Bu çeşit buğdayı geliştirirken yüksek kalitede olması için de özen gösterdiklerini anlatan Yıldırım, “Yüksek protein içeriğinin yanı sıra, hamur yapımı ve un üretimindeki verim ve randımanının yüksek olması nedeniyle fırıncının arzu ettiği yüksek kaliteye sahip bir buğday özeliğinde. Bu anlamda buğdayı dışardan ithal etme oranlarımızı azaltmaya katkı sağlayacağını düşünüyoruz. Milli ekonomimize katkı yapacağını düşünüyoruz.” ifadelerini kullandı.
Yıldırım, bu buğday çeşidinin su basmalarına dayanaklı olduğuna işaret ederek, bazı yıllarda 10-20 santimetre suyun içinde 10-15 gün hiç etkilenmeden kaldığını gözlemlediklerini bildirdi.
“1 tona kadar verim almak mümkün”
Küresel iklim değişikliğiyle bütün bitki türlerinin tehdit altında olduğuna dikkati çeken Yıldırım, Empire buğdayının değişen iklim koşularına ayak uydurduğunu aktardı.
Yıldırım, şöyle konuştu:
“Sulu koşullarda, büyük tarlalarda dönüme verimi 1 tona kadar çıkabiliyor. Kalitesi de fazla düşmeden yüksek verim alınma özeğine sahip. Sıcaklığa da çok dayanaklı. Bu özelliği çeşide büyük avantaj sağlıyor. Çünkü sıcaklığa dayanıklı olduğu sürece çeşit, verimini devam ettirebiliyor. Sıcaklığın yanında kuraklığa da dayanıklılık özelliği var. Kurak koşullarda, diğer çeşit, dönümüne 200 kilogram ürün verirken bu çeşitten 350 kilogram almak mümkün. Sulu koşullarda da standart çeşitlerden 500-600 kilogram verim alırken bu çeşitten 800 kilogram ürün rahatlıkla alınabiliyor. İyi bakım koşullarında 1 tona kadar verim almak mümkün.”
Samanı yüzde 30 daha fazla
Yıldırım, Empire buğdayının sapının kalın, yapraklarının fazla olmasının, saman yönünden de büyük avantaj sağladığını belirtti.

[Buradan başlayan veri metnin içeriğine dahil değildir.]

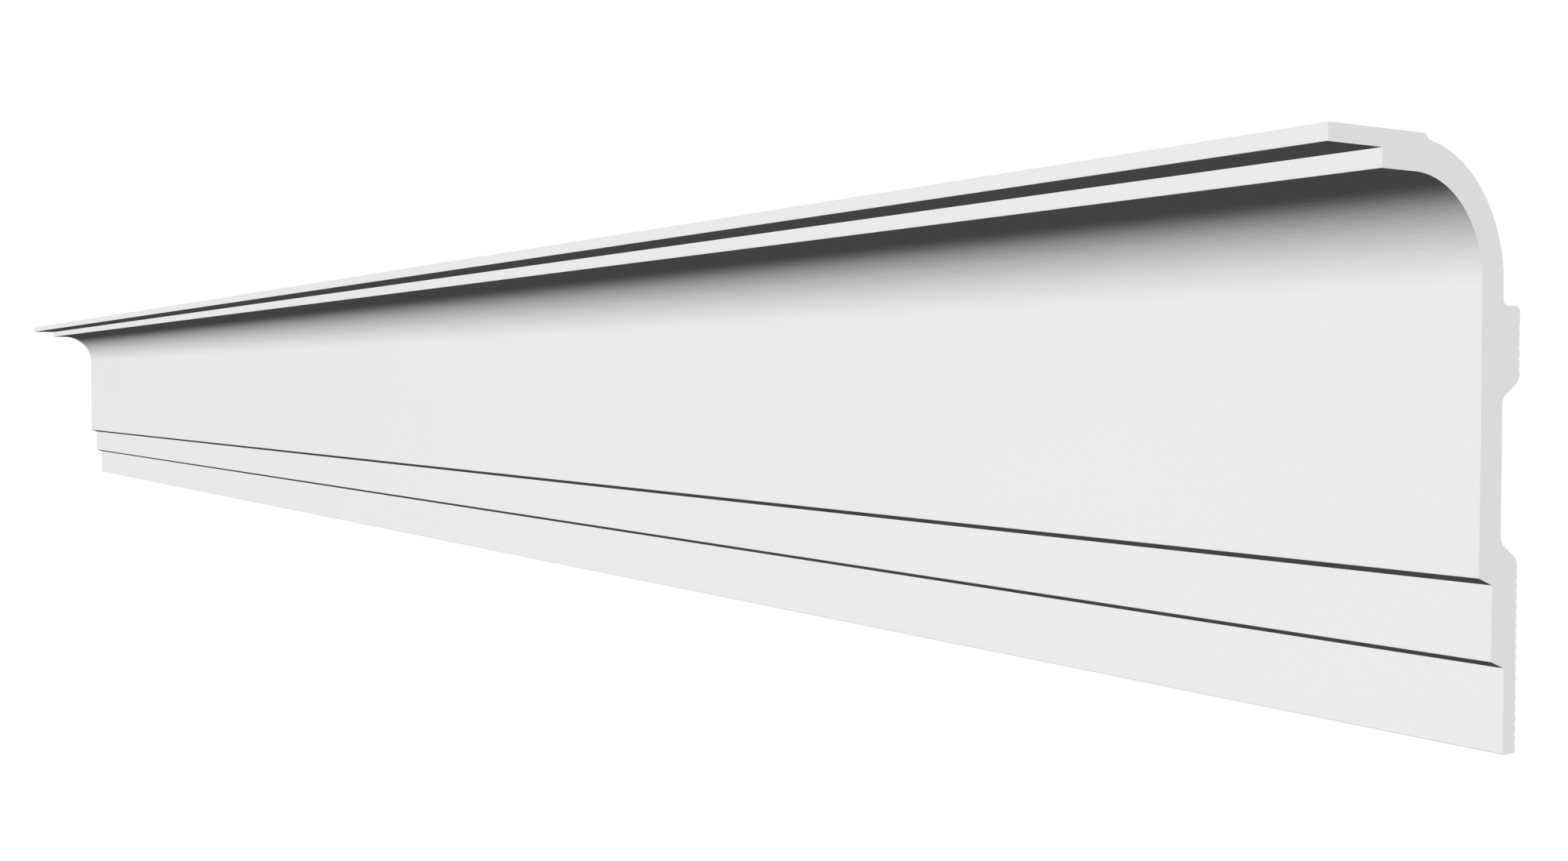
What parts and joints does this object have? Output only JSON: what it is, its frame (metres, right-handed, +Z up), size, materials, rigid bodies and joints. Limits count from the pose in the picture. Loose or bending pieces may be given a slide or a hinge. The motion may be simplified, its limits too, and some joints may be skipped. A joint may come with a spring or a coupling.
{
  "type": "crown moulding length",
  "caption": "Straight length of cove cornice for a wall and ceiling corner, with a lip and fillet over the cove, stepped fascias below it and keyed adhesive pads behind.",
  "frame": {"origin": "the seat on the wall: the middle of a plain land between two key grooves of the lower back pad, 28.1 mm above the bottom edge and halfway along the length", "axes": "+X along the length, +Y into the wall, +Z up to the ceiling; the room is on the -Y side"},
  "size_m": [2, 0.0826, 0.178],
  "materials": {
    "white_primer": "matt white primer on a fine-celled foamed polymer"
  },
  "bodies": {
    "root": {"crown_moulding_length": "white_primer"}
  },
  "joints": []
}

“Şu anda ülkemizin yem açığının kapatılmasında saman önemli bir yer tutmakta.” ifadesini kullanan Yıldırım, şunları kaydetti:
“Bu bakımdan çiftçiye ekstra bir değer kazandırıyor. Standart çeşitlere göre samanının yüzde 30 fazla olduğunu tespit ettik. Bu da çiftçiler için gelir kaynağı sağlıyor. Bu çeşidin, ithalatı azaltacağını düşünüyoruz. Yüksek verim nedeniyle toplam verimimiz artacak ve ithalata ihtiyacımız kalmayacak.”
Dicle Teknokent Genel Müdürü Prof. Dr. Kemal Akkılıç ise yürüttükleri çalışmalarla bölgedeki firmaların bilim, teknoloji ve Ar-Ge alanında gelişimine katkıda bulunmak için çaba gösterdiklerini söyledi.
Firmanın bitki ıslahı konusunda da çalışmalar yaptığını belirten Akkılıç, “Firmanın ıslah etmiş olduğu, tescil aşamasında olan bu son Empire cinsi buğday çeşidi, bölgede ses getirdi.” şeklinde konuştu.